The Right militantly embraces faith. They don't embrace faith in the manner of Buddists up on mountains contemplating their navels, or in the manner of Middle Age ascestics who stop flogging themselves only long enough to eat a piece of moldy bread and take a sip from a mud puddle. They openly embrace their faith just as Ayn Rand said faith ultimately must be embraced: with a steaming side helping of force.

1 comments:
Paula,
You capture the particularly disturbing spirit of Republican anti-intellectualism, which has become worse now that religious faith so explicitly dominates the party. I know many people who are still drawn to the Democratic Party because they mistakenly think it as the party of intellectuality. Thus, they accept the implication of Al Gore's book, "The Assault on Reason," that the Democratic Party is the only party of reason.
Of course, as you point out, the Democrats are also anti-intellectual, but in the skeptical, nihilistic manner.
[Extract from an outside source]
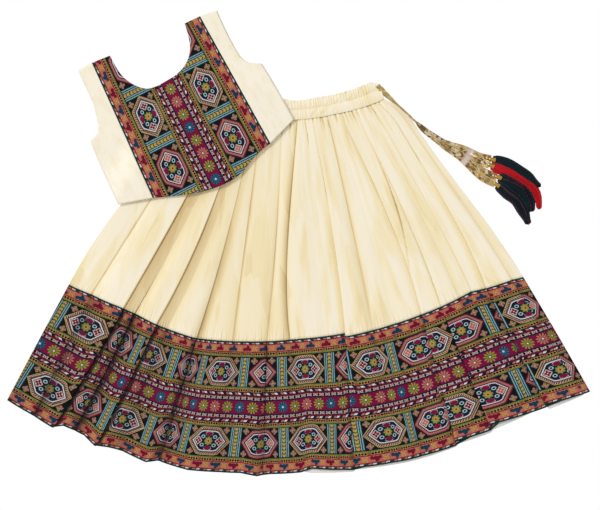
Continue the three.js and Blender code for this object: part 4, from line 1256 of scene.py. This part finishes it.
def add_waistband(looks):
    dice = np.random.default_rng(5)
    share = np.linspace(0, 1, 560)
    waves = [np.interp(share * BAND_WAVES, np.arange(BAND_WAVES + 1),
                       ruffle_phase(dice, BAND_WAVES)) for _ in range(3)]
    upper, lower, edge = [2 * math.pi * wave for wave in waves]
    grid, weave = [], []
    for down in np.linspace(0, 1, 41):
        angle, radius = band_line(down, share, 0.0, 0.3)
        channel = 0 if down < CHANNELS[1] else 1
        within = (down - CHANNELS[channel]) / (CHANNELS[channel + 1] - CHANNELS[channel])
        puff = 1.3 * math.sqrt(max(0.0, math.sin(math.pi * within)))
        strength = 0.2 + 0.8 * np.abs(noise(share * 26, channel * 5.3, 9)) ** 1.5
        strength = strength * (1.0 if channel == 0 else 0.6)
        phase = lower if channel else upper
        wave = np.cos(phase + 1.6 * noise(share * 24, down * 4, 2))
        pinch = min(1.0, sum(math.exp(-((within - end) / 0.12) ** 2) for end in (0.0, 1.0)))
        z = BAND_LEVEL - 0.6 + puff + wave * strength * (0.9 - 0.5 * pinch)
        scallop = 0.35 * np.cos(edge) * (1 - smooth(down / 0.25))
        grid.append(fan_point(angle, radius + scallop, z))
        # Painted shade in the hollows of the ruffle and at its pinched stitching, and darker slanted
        # streaks.
        depth = np.clip(0.02 - 0.45 * wave * strength, 0, 1)
        depth = np.clip(depth + 0.3 * pinch * (0.5 - 0.5 * wave), 0, 1)
        slanted = np.maximum(noise(share * 56 + down * 7, down * 2.6 + channel, 31), 0)
        weave.append(band_weave(angle, down, depth + 0.5 * slanted ** 1.5))
    band = add_cloth("waistband_ruffled", np.array(grid), CLOTH, looks["silk"], np.array(weave))
    dress("waistband_front")

    grid, weave = [], []
    for down in np.linspace(0, 1, 12):
        angle, radius = band_line(down, share[::2], 0.2, 0.0)
        wave = 0.5 * np.cos(upper[::2])
        grid.append(fan_point(angle, radius, BAND_BACK_LEVEL + wave))
        # Painted shade in the hollows of its waves.
        weave.append(band_weave(angle, down, 0.25 - 0.3 * wave))
    band = add_cloth("waistband_lower", np.array(grid), CLOTH, looks["silk"], np.array(weave))
    dress("waistband_back")


# ---------- choli ----------

# Armhole and side edges: share of the length, then across and down at the left and the right.
CHOLI_SIDES = np.array([
    (0.00, -117.4, -91.0, 121.2, -78.0), (0.13, -118.5, -61.7, 120.2, -51.7),
    (0.25, -119.6, -32.0, 120.0, -25.0), (0.33, -123.0, -17.0, 120.9, -7.0),
    (0.40, -128.4, 1.9, 123.0, 8.0), (0.45, -135.0, 12.4, 130.0, 20.0),
    (0.49, -150.3, 18.3, 147.5, 30.5), (0.65, -153.7, 57.8, 150.2, 62.0),
    (0.82, -154.6, 93.0, 151.9, 96.0), (1.00, -155.3, 129.4, 153.6, 133.6)])
UNDERARM = 6
# Columns of the centre panel: across and down at the shoulder and neckline, and at the hem.
CHOLI_COLUMNS = np.array([
    (-93.6, -92.3, -102.7, 144.9), (-78.0, -91.2, -86.0, 151.5), (-62.8, -89.8, -70.0, 157.6),
    (-62.2, -70.0, -62.0, 160.7), (-58.8, -49.5, -54.0, 163.4), (-49.0, -30.8, -43.0, 167.0),
    (-34.3, -16.6, -29.4, 170.6), (-18.0, -12.8, -14.0, 173.9), (0.0, -13.2, 2.0, 175.8),
    (18.0, -14.8, 18.0, 176.4), (34.8, -20.5, 34.8, 174.0), (47.9, -30.2, 48.0, 169.6),
    (57.8, -44.4, 58.0, 165.0), (63.3, -61.0, 66.0, 161.4), (67.2, -82.3, 74.0, 157.8),
    (80.6, -82.0, 88.0, 154.0), (94.2, -81.7, 103.7, 151.0)])
STRAP_CORNERS = (2, 14)


def through_corners(keys, values, at, corners):
    """Smooth curve that keeps the corners at some of its points."""
    out = np.zeros_like(at)
    cuts = [0, *corners, len(keys) - 1]
    for a, b in zip(cuts, cuts[1:]):
        here = (at >= keys[a]) & (at <= keys[b])
        out[here] = bend_through(keys[a:b + 1], values[a:b + 1], at[here])
    return out


def choli_place(across, down):
    """Where a place of the choli lies, from how far across and down it is in its own axes."""
    x = CHOLI_ORIGIN[0] + across * math.cos(CHOLI_TURN) + down * math.sin(CHOLI_TURN)
    y = CHOLI_ORIGIN[1] + across * math.sin(CHOLI_TURN) - down * math.cos(CHOLI_TURN)
    return x, y


def outside_skirt(x, y):
    """How far a place lies outside the skirt, past its waistband or its left edge."""
    def beyond(start, end):
        run = end - start
        return -((x - start[0]) * run[1] - (y - start[1]) * run[0]) / math.hypot(*run)
    corner = fan_point(BAND_ENDS["top"][0], WAIST_TOP[1][0], 0.0)[:2]
    middle = fan_point(WAIST_TOP[0][1], WAIST_TOP[1][1], 0.0)[:2]
    edge = fan_point(course(FOLDS[0][1], 0.5), radius_at(-29.0, 0.5), 0.0)[:2]
    return np.maximum(np.maximum(beyond(corner, middle), beyond(edge, corner)), 0)


def choli_floor(x, y):
    """Height of the choli's underside: on the skirt, or sloping down to the table beside it."""
    return CHOLI_REST * (1 - smooth((outside_skirt(x, y) - 3) / CHOLI_SLOPE))


def choli_lines(columns, rows):
    """Edges of the choli in its own axes: both ends of its panel's columns, and both its sides
    at shares of the way down."""
    keys = np.arange(len(CHOLI_COLUMNS), dtype=float)
    edges = [through_corners(keys, CHOLI_COLUMNS[:, k], columns, STRAP_CORNERS) for k in range(4)]
    side_keys = CHOLI_SIDES[:, 0]
    sides = [through_corners(side_keys, CHOLI_SIDES[:, k], rows, [UNDERARM]) for k in range(1, 5)]
    return edges, sides


def choli_grid(part, rows, columns):
    """Grid of one part of the choli: left, centre, right, or whole."""
    shares = np.unique(np.concatenate([np.linspace(0, 1, rows), CHOLI_SIDES[:, 0]]))
    last = len(CHOLI_COLUMNS) - 1
    keys = np.linspace(0, last, columns)
    keys = np.unique(np.concatenate([keys, np.arange(last + 1.0)]))
    edges, sides = choli_lines(keys, shares)
    centre = [mix(edges[k][None, :], edges[k + 2][None, :], shares[:, None]) for k in (0, 1)]
    steps = np.linspace(0, 1, 26)
    left = [mix(sides[k][:, None], centre[k][:, :1], steps[None, :]) for k in (0, 1)]
    right = [mix(centre[k][:, -1:], sides[k + 2][:, None], steps[None, :]) for k in (0, 1)]
    whole = [np.concatenate([left[k][:, :-1], centre[k], right[k][:, 1:]], 1) for k in (0, 1)]
    across, down = {"left": left, "centre": centre, "right": right, "whole": whole}[part]
    return across, down, shares


def choli_points(part, rows, columns, floor, crown, seed):
    """Grid of points and weave of one part of the choli."""
    across, down, shares = choli_grid(part, rows, columns)
    x, y = choli_place(across, down)
    width = np.clip((across + CHOLI_HALF) / (2 * CHOLI_HALF), 0, 1)
    rise = crown * np.sin(math.pi * width) * np.sin(math.pi * mix(0.12, 0.9, shares))[:, None]
    z = choli_floor(x, y) + floor + rise
    grid = np.stack([x, y, z], -1)
    grid = wrinkles(grid, 0.22, 45, 45, seed)
    weave = np.stack([down, across, np.zeros_like(across)], -1)
    return grid, weave


def add_choli(looks):
    grid, weave = choli_points("whole", 70, 110, CHOLI_BACK_LIFT, 0, 21)
    outwards = CHOLI_TUCK * np.array([math.cos(CHOLI_TURN), math.sin(CHOLI_TURN)])
    grid[:, 0, :2] -= outwards
    grid[:, -1, :2] += outwards
    back = add_cloth("choli_lower", grid, CLOTH, looks["choli"], weave)
    dress("choli_back")
    for part, node, look, slot, flat, area in (
            ("left", "choli_front_left", "choli", "choli_silk", (0.06, 0.24), 0.009),
            ("centre", "choli_front_center", "brocade", "brocade", (0.21, 0.27), 0.043),
            ("right", "choli_front_right", "choli", "choli_silk", (0.06, 0.24), 0.009)):
        grid, weave = choli_points(part, 90, 150, CHOLI_FRONT_LIFT, CHOLI_CROWN, 23)
        thickness = CLOTH
        if part == "centre":
            thickness = BROCADE_WALL
            across = weave[..., 1]
            share = (across - across[:, :1]) / (across[:, -1:] - across[:, :1])
            along = (weave[..., 0] - PANEL_START) * 0.98
            weave = np.stack([along, share * BORDER_DEPTH, weave[..., 2]], -1)
        piece = add_cloth("choli_" + part, grid, thickness, looks[look], weave)
        dress(node)


# ---------- the whole set ----------

add_camera()
add_studio()
LOOKS = {
    "brocade": brocade_material(),
    "silk": silk_material("silk", srgb(248, 238, 214), srgb(244, 227, 182), srgb(210, 180, 124),
                          0.009, True),
    "choli": silk_material("choli_silk", srgb(248, 240, 220), srgb(245, 234, 208),
                           srgb(226, 206, 160), 0.1, False),
    "lining": lining_material(),
    "zari": zari_material(),
    "cap": metal_material("cap_metal", srgb(222, 190, 96), srgb(150, 104, 40)),
    "white": metal_material("bead_white", srgb(240, 236, 226), srgb(190, 180, 160)),
    "ruby": metal_material("bead_red", srgb(170, 20, 40), srgb(90, 8, 20)),
    "floss_teal": floss_material("silk_teal", srgb(0, 6, 10), srgb(6, 46, 56)),
    "floss_red": floss_material("silk_red", srgb(160, 6, 18), srgb(226, 20, 34)),
}
add_drawstring(LOOKS)
add_waistband(LOOKS)
add_skirt(LOOKS)
add_lining(LOOKS)
add_choli(LOOKS)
The more I encounter representatives of the Religious Right, the more evidence I see that religion stunts the mind. There is no such thing as truly compartmentalizing religion. The method of faith spills over and stunts mental efficacy in all areas. Bush has faith, not just in God, but in all of his contradictory secular beliefs. His faith lets him think he stands for the free market while he enacts tariffs and welfare expansions. In all areas, his faith-based mental process allows him to be unfocused and woozily accept the approximate and the contradictory.
As for the political parties, it is an impossible choice, the faith-based stupidity of the Religious Right, or the "smart" nihilism of the secular but increasingly religious Left.